We cannot say that the jury may not have been influenced by the charge, to the prejudice of the prisoner, and must therefore hold the exception well taken.
At the conclusion of the evidence, the defendant submitted the following special prayer, and asked that it be read to the jury :
The court gave the prayer, after striking therefrom the concluding word “possible.” There was no error, we think, in this action of the court. The instruction was ample without that additional word. Hopt v. Utah, 120 U. S. 430, 440; Coffin v. United States, 156 U. S. 432, 452 ; Dunbar v. United States, 156 U. S. 185, 199.
The defendant in a criminal case, is entitled to the presumption of innocence, and the benefit of every reasonable doubt that may arise throughout the case, and the court must so instruct the jury.
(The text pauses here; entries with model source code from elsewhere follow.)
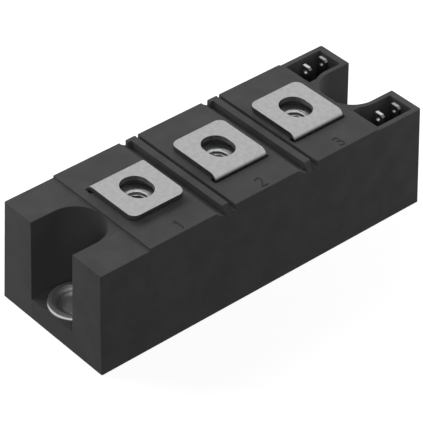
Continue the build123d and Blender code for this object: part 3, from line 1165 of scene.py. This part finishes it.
@dataclass
class Studio:
    """The camera, the floor, the lamps and the white surroundings.

    Attributes:
        camera_place: Where the camera stands, in millimetres, fitted to the photograph.
        camera_turn: Its rotation in degrees, fitted too.
        lens: Its focal length in millimetres, fitted too.
        sensor: The width of its sensor in millimetres.
        clip: The nearest and the farthest that it sees, in metres.
        floor_size: The floor's half width in millimetres.
        floor_drop: How far the floor lies below the module, in millimetres.
        shade: Half length and width of the floor's dark middle, painted shade hidden under the
            module.
        paper: The sRGB hex colour of the floor to the eye and to gloss.
        paper_bounce: Its colour for the light that it throws back at matt surfaces.
        glow: How far the floor is white by itself, to the eye and to gloss.
        painted_glow_in_shade: The same in its dark middle, a painted glow that the eyelets' bores
            show.
        lamps: The soft lamps.
    """

    camera_place: tuple[float, float, float] = (-282.421, -318.242, 343.547)
    camera_turn: tuple[float, float, float] = (51.9322, -0.7615, -40.8274)
    lens: float = 205.795
    sensor: float = 36.0
    clip: tuple[float, float] = (0.01, 50.0)
    floor_size: float = 2500.0
    floor_drop: float = 0.02
    shade: tuple[float, float] = (45.5, 16.0)
    paper: str = "#9c9c9c"
    paper_bounce: str = "#5c5c5c"
    glow: float = 0.82
    painted_glow_in_shade: float = 0.11
    lamps: tuple[Lamp, ...] = (
        Lamp("lamp_back_right", 45.0, 35.0, 1.3),
        Lamp("lamp_back", 90.0, 35.0, 2.3),
        Lamp("lamp_front_left", 225.0, 35.0, 1.0),
        Lamp("lamp_front_left_high", 240.0, 60.0, 0.6),
        Lamp("lamp_front_right_low", 315.0, 14.0, 0.08),
        Lamp("lamp_left_low", 180.0, 14.0, 0.18),
        Lamp("lamp_left_end", 135.0, 30.0, 0.12, distance=200.0, size=80.0),
        Lamp("lamp_left_end_low", 140.0, 10.0, 0.043, distance=160.0, size=80.0),
        Lamp("lamp_right_end", 335.0, 25.0, 0.06, distance=150.0, size=80.0),
    )

    def build(self) -> None:
        """Set the camera, the floor, the world and the lamps."""
        scene = bpy.context.scene
        scene.view_settings.view_transform = "Standard"
        camera_data = bpy.data.cameras.new("camera")
        camera_data.sensor_width = self.sensor
        camera_data.lens = self.lens
        camera_data.clip_start, camera_data.clip_end = self.clip
        camera = bpy.data.objects.new("camera", camera_data)
        scene.collection.objects.link(camera)
        camera.location = Vector(self.camera_place) * MM
        camera.rotation_euler = Euler([math.radians(v) for v in self.camera_turn], "XYZ")
        scene.camera = camera
        self.build_floor()
        self.build_world()
        for lamp in self.lamps:
            lamp.build()

    def build_floor(self) -> None:
        """Lay a floor that shows white around the module, and plain painted shade with a faint glow
        under it.
        """
        far, (half_x, half_y) = self.floor_size, self.shade
        xs, ys = (-far, -half_x, half_x, far), (-far, -half_y, half_y, far)
        mesh = bpy.data.meshes.new("floor")
        points = [(x * MM, y * MM, 0.0) for y in ys for x in xs]
        row = len(xs)
        first_corners = [j * row + i for j in range(row - 1) for i in range(row - 1)]
        faces = [(i, i + 1, i + row + 1, i + row) for i in first_corners]
        mesh.from_pydata(points, [], faces)
        mesh.polygons[len(faces) // 2].material_index = 1
        floor = bpy.data.objects.new("floor", mesh)
        bpy.context.scene.collection.objects.link(floor)
        floor.location.z = -self.floor_drop * MM
        mesh.materials.append(self.paper_material("paper_white_matt", self.glow))
        # Its dark middle is painted shade, with a faint painted glow that the eyelets' bores show.
        mesh.materials.append(self.paper_material("paper_in_the_shade", self.painted_glow_in_shade))

    def paper_material(self, name: str, glow_level: float) -> bpy.types.Material:
        """Build matt paper that shows brighter than the light that it throws back.

        Args:
            name: The material's name.
            glow_level: How far it is white by itself, to the eye and to gloss.

        Returns:
            The material.
        """
        material = bpy.data.materials.new(name)
        material.use_nodes = True
        tree = material.node_tree
        tree.nodes.clear()
        diffuse, emission = "ShaderNodeBsdfDiffuse", "ShaderNodeEmission"
        shown = add_node(tree, diffuse, inputs={"Color": linear_colour(self.paper)})
        glow = add_node(tree, emission, inputs={"Color": WHITE, "Strength": glow_level})
        bright = add_node(
            tree,
            "ShaderNodeAddShader",
            inputs={0: shown.outputs[0], 1: glow.outputs[0]},
        )
        bounce = add_node(tree, diffuse, inputs={"Color": linear_colour(self.paper_bounce)})
        mix = add_node(
            tree,
            "ShaderNodeMixShader",
            inputs={0: self.seen_rays(tree), 1: bounce.outputs[0], 2: bright.outputs[0]},
        )
        add_node(tree, "ShaderNodeOutputMaterial", inputs={"Surface": mix.outputs[0]})
        return material

    def build_world(self) -> None:
        """Make the surroundings white to the eye and to gloss, and dark to matt surfaces."""
        world = bpy.data.worlds.new("studio")
        bpy.context.scene.world = world
        world.use_nodes = True
        tree = world.node_tree
        tree.nodes.clear()
        dark, white = (
            add_node(tree, "ShaderNodeBackground", inputs={"Color": WHITE, "Strength": strength})
            for strength in (0.0, 1.0)
        )
        mix = add_node(
            tree,
            "ShaderNodeMixShader",
            inputs={0: self.seen_rays(tree), 1: dark.outputs[0], 2: white.outputs[0]},
        )
        add_node(tree, "ShaderNodeOutputWorld", inputs={"Surface": mix.outputs[0]})

    @staticmethod
    def seen_rays(tree: bpy.types.NodeTree) -> bpy.types.NodeSocket:
        """Return a socket that is one for camera, glossy and transmission rays.

        Args:
            tree: The node tree that takes the nodes.

        Returns:
            The output socket.
        """
        rays = add_node(tree, "ShaderNodeLightPath").outputs
        seen = add_math(tree, Operation.MAXIMUM, rays["Is Camera Ray"], rays["Is Glossy Ray"])
        return add_math(tree, Operation.MAXIMUM, seen, rays["Is Transmission Ray"])


def main() -> None:
    """Build the studio, dress the module and report each piece."""
    logging.basicConfig(level=logging.INFO, format="%(name)s: %(message)s")
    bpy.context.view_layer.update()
    dresser = Dresser()
    Studio().build()
    Housing().dress(dresser)
    Numerals().build(dresser)
    Terminals().build(dresser)
    for side, centre_x in (("left", -EYELET_X), ("right", EYELET_X)):
        Eyelet(side, centre_x).build(dresser)
    GateTabs().dress(dresser)
    InnerCircuit().dress(dresser)


if __name__ == "__main__":
    main()
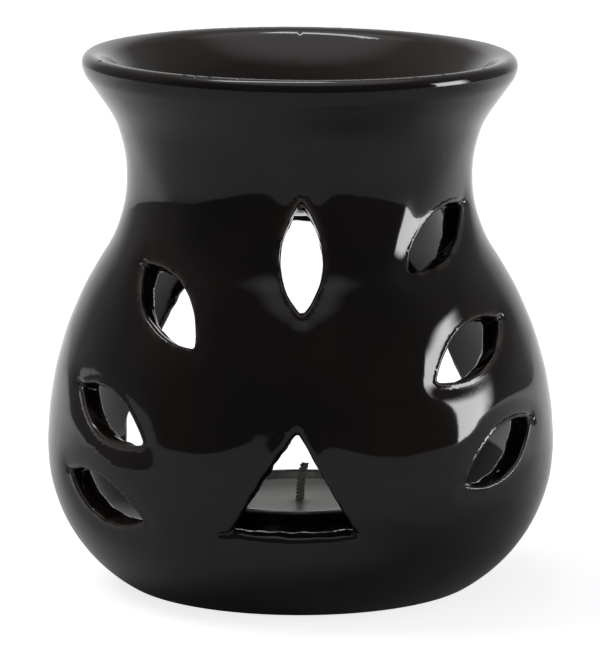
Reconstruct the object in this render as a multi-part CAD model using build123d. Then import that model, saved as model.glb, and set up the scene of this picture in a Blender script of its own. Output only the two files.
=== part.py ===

A plain instruction to this effect is all that is required, and unless there be something exceptional in the case, requiring explanation or illustration of the rule, we think the better practice is to avoid it. In ordinary cases, the jury can have no difficulty in understanding its meaning and application. Dunbar v. United States, 156 U. S. 185, 199.
The beneficial effect of the foregoing instruction was, however, taken away by the following remarks of the court, which accompanied the prayer as given :
“ That is to say, gentlemen, when you look at all the evidence, not isolated facts and witnesses, but looking at it fully and considering the whole thing, considering the facts, does it appear to your judgment and satisfaction, when you look at these facts and consider in your mind the evidence, that it is reasonable to conclude that the defendant is inno
The error in the foregoing is patent, and we need not pause to discuss it.
The judgment must be reversed, and the cause remanded with directions to award a new trial. And it is so ordered.